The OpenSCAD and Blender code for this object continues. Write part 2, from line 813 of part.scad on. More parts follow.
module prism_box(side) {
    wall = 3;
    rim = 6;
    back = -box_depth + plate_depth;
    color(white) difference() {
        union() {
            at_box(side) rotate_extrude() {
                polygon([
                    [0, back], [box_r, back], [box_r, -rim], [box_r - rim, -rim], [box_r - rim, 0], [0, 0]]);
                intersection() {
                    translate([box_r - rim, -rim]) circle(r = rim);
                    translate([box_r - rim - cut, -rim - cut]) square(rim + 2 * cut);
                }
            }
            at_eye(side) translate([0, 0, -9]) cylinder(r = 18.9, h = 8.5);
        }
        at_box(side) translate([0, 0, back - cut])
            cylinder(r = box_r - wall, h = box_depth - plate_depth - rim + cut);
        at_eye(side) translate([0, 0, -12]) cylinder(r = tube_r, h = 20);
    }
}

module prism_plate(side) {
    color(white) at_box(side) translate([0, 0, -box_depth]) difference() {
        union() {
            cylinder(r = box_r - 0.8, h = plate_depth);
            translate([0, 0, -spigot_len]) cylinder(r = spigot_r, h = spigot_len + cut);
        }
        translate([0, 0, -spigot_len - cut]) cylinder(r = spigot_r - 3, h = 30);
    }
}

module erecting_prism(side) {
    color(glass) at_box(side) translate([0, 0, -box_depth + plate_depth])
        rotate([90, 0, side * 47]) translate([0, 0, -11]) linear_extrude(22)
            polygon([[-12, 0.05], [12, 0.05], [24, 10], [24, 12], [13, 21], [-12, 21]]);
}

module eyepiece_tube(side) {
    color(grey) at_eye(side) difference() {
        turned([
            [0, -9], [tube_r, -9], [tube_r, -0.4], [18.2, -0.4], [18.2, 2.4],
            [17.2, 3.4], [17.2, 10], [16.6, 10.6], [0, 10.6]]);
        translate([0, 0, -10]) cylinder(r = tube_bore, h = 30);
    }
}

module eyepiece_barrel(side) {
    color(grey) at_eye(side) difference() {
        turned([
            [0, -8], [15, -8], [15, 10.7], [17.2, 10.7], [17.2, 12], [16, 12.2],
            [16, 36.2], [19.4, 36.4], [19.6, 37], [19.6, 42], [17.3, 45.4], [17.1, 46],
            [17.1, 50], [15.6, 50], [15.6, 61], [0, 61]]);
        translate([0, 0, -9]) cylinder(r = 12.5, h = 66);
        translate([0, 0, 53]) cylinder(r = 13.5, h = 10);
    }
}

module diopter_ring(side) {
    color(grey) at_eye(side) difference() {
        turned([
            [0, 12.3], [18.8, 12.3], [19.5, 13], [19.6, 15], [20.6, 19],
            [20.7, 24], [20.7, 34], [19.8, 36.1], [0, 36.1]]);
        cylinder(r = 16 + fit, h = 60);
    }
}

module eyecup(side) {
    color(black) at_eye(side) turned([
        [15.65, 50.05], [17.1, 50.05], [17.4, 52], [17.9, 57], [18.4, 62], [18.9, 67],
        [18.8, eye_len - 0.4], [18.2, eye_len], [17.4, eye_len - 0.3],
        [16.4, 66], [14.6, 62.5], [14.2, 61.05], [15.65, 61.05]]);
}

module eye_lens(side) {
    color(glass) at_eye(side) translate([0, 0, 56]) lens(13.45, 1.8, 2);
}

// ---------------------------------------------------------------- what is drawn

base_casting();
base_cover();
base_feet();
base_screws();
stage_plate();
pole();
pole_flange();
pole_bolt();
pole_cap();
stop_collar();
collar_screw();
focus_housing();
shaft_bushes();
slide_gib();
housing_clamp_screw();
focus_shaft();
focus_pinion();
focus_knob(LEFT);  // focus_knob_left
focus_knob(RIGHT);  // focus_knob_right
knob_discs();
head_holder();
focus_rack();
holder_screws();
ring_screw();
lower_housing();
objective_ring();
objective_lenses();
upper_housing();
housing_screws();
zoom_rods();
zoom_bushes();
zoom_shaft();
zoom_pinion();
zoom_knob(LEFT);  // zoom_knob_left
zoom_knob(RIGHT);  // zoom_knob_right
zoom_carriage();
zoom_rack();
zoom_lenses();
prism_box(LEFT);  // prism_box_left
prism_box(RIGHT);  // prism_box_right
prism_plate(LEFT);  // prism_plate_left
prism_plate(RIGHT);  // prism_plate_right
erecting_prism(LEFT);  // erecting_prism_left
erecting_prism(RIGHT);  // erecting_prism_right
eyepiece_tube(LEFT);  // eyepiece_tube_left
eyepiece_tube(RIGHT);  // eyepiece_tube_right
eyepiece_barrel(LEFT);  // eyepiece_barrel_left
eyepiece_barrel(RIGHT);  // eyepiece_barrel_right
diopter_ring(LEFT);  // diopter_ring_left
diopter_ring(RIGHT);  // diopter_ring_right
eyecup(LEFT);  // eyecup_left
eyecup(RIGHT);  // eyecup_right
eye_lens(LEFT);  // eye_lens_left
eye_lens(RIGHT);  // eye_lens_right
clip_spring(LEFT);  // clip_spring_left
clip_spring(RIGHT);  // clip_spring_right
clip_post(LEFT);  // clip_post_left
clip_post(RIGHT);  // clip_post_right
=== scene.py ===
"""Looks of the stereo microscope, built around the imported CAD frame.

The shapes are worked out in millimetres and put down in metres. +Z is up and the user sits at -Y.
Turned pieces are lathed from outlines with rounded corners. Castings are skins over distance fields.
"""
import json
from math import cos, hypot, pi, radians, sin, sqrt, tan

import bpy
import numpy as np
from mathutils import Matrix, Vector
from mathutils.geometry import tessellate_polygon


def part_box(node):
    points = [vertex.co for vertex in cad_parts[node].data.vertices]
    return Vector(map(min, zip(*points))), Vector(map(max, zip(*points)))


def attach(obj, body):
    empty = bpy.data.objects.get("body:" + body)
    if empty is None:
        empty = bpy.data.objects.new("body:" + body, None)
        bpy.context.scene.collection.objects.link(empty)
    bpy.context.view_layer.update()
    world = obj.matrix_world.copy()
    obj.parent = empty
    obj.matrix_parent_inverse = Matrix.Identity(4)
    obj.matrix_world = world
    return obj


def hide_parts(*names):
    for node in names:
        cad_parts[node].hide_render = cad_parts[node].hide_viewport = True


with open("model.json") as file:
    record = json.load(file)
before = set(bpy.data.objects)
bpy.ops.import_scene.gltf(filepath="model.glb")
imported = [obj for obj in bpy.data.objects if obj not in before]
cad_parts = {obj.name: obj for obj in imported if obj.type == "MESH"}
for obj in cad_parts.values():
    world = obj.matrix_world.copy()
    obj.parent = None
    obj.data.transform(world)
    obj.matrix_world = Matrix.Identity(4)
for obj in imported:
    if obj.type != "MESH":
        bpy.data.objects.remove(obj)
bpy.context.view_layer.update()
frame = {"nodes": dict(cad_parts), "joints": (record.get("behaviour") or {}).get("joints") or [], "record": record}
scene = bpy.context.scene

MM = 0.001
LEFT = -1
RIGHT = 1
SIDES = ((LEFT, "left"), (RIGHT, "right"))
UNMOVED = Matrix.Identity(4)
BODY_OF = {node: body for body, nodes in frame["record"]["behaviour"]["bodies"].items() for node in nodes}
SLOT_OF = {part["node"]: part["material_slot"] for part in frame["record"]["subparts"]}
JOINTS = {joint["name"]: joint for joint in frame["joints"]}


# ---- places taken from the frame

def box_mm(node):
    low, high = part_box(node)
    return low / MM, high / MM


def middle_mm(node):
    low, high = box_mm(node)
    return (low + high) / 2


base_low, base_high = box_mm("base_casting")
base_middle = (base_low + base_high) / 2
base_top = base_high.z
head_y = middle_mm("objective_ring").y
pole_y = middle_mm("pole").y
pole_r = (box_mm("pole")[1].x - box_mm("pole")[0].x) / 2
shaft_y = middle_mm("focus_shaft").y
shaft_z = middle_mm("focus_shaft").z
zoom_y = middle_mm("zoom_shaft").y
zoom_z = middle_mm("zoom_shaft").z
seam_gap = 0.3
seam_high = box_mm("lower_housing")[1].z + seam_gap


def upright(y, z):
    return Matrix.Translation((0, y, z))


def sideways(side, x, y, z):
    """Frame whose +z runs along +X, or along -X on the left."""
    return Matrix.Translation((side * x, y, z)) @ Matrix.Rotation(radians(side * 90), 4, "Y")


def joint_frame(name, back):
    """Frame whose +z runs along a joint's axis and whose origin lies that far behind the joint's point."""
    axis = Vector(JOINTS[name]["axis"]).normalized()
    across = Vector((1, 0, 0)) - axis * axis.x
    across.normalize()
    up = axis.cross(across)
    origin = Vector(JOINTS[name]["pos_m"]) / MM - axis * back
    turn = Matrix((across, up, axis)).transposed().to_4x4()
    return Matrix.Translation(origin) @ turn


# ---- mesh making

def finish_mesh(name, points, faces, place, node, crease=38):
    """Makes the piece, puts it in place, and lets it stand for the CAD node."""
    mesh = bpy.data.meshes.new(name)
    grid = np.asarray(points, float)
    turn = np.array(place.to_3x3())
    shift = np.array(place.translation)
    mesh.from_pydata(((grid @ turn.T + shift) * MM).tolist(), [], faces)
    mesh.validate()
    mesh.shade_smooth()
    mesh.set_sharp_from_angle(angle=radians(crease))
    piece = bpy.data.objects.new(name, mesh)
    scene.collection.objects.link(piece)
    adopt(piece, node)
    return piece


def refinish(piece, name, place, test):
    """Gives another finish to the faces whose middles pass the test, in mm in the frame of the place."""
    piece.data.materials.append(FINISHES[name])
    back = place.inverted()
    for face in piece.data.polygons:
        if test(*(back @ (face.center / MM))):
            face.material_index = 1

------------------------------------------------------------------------

TASK DIRECTIONS —
Extract the lines of the preceding material that run from the line with "obj.matrix_world = world" through the line with "scene = bpy.context.scene", inclusive, reproducing them exactly and adding nothing.

TASK ANSWER —
    obj.matrix_world = world
    return obj


def hide_parts(*names):
    for node in names:
        cad_parts[node].hide_render = cad_parts[node].hide_viewport = True


with open("model.json") as file:
    record = json.load(file)
before = set(bpy.data.objects)
bpy.ops.import_scene.gltf(filepath="model.glb")
imported = [obj for obj in bpy.data.objects if obj not in before]
cad_parts = {obj.name: obj for obj in imported if obj.type == "MESH"}
for obj in cad_parts.values():
    world = obj.matrix_world.copy()
    obj.parent = None
    obj.data.transform(world)
    obj.matrix_world = Matrix.Identity(4)
for obj in imported:
    if obj.type != "MESH":
        bpy.data.objects.remove(obj)
bpy.context.view_layer.update()
frame = {"nodes": dict(cad_parts), "joints": (record.get("behaviour") or {}).get("joints") or [], "record": record}
scene = bpy.context.scene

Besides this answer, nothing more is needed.